Gould suggested he thought the answer here was getting “proven technology” in front of the right people. “I have been to trusts and watched junior doctors trying to login for 15 minutes and I have been to trusts where they have a token and it’s all done in seconds.
“So, it’s doable and I think if we come up with proven technology and put some money behind it then it can work. I do not want to say it will happen by x date, because that is just creating a hostage to fortune, but I am absolutely clear that our ability to bring people with us depends on [getting it done].”
Not that sorting out the basics will be enough. “If we want systems that make the best use of data, with proven AI, one of the things you have do to is to provide high quality data for them to work with,” Gould said.
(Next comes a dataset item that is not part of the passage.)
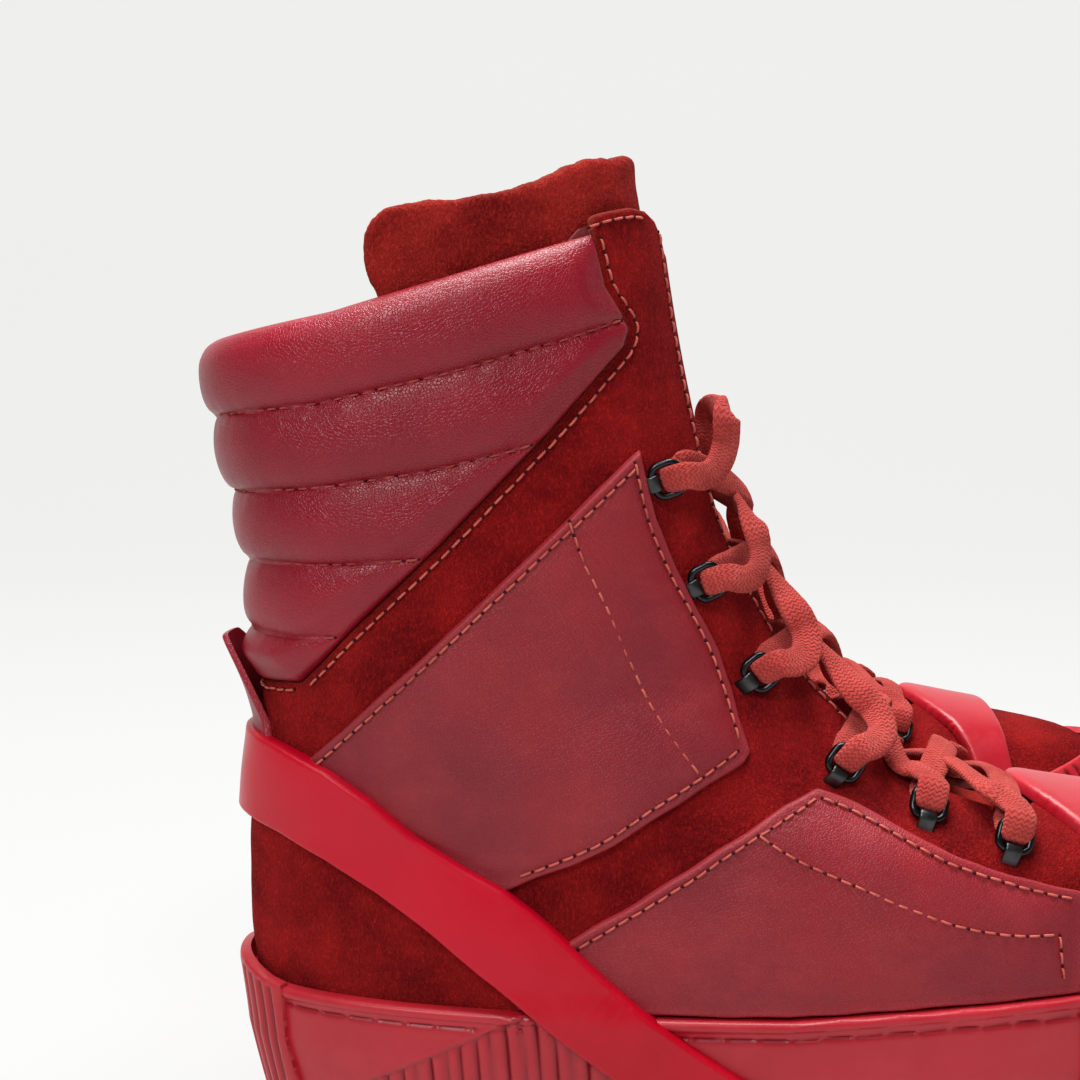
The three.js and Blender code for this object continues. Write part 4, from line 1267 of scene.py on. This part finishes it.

“If you have hospitals that do not have EPRs they are not providing us with the data we need. So, fixing the basics is part of preparing for the future.” So, is the NHS going to have a new IT strategy to lay out what is going to be done? “Say yes,” Lilley urged, “because then I can read it and help to pick it apart.”
Gould said he’d hate to disappoint his interlocutor, but he was going to do so. “I want to avoid big documents and grands projects,” he said. “We need to work out what we are going to do, and then go at it, without constantly pulling up the plant to look at the roots and see how it is doing.”
Lilley was frankly puzzled by this, pointing out that “IT has just fizzled out.” He didn’t list the strategies and projects that are going nowhere, but it’s a long time since anybody mentioned Personalised Health and Care 2020 which is, nominally, the NHS’ current IT strategy.
Or the global digital exemplar programme, which never expanded beyond its first round of trusts and now seems to be struggling to get traction for the blueprints that were supposed to help other organisations follow in its wake.
Or the £412 million that health and social care secretary Matt Hancock announced would be spent by sustainability and transformation partnerships on filling gaps in acute systems and sorting out shared care records.
Gould never mentions any of these initiatives as pointers for the future, even though they all tried to learn from NPfIT and, in the case of the GDEs, have something to show for it. Instead, he said: “Ok, we won’t have a big strategy, but we do have five missions” which, he added in response to a question, he wanted to progress “this year.”
Lilley had one last go on the money. Gould agreed some would be handy. “Money is at the heart of it. Most sectors spend 4-6% of turnover on IT, and the NHS spends around 1% or perhaps 2%. So, I think there are two issues: how do we best make the case to Treasury that money invested in technology is money well spent? And how do we get trusts to invest?
Unfortunately, he didn’t have an answer to either point before Lilley handed over to Amelia Tickell, the daughter of Shane Tickell, the chief executive of IMS MAXIMS, which sponsors the HealthChats. The industrial cadet and NHS England ambassador asked Gould for his career advice.
In response to which, he warned her against picking a goal and advised her to follow her interests. “Two years ago, I could never have imagined being in charge of NHS IT, and five years ago I could not imagine leaving the diplomatic service,” he said. “So do not stress too much about this stuff.” Health tech, just chill.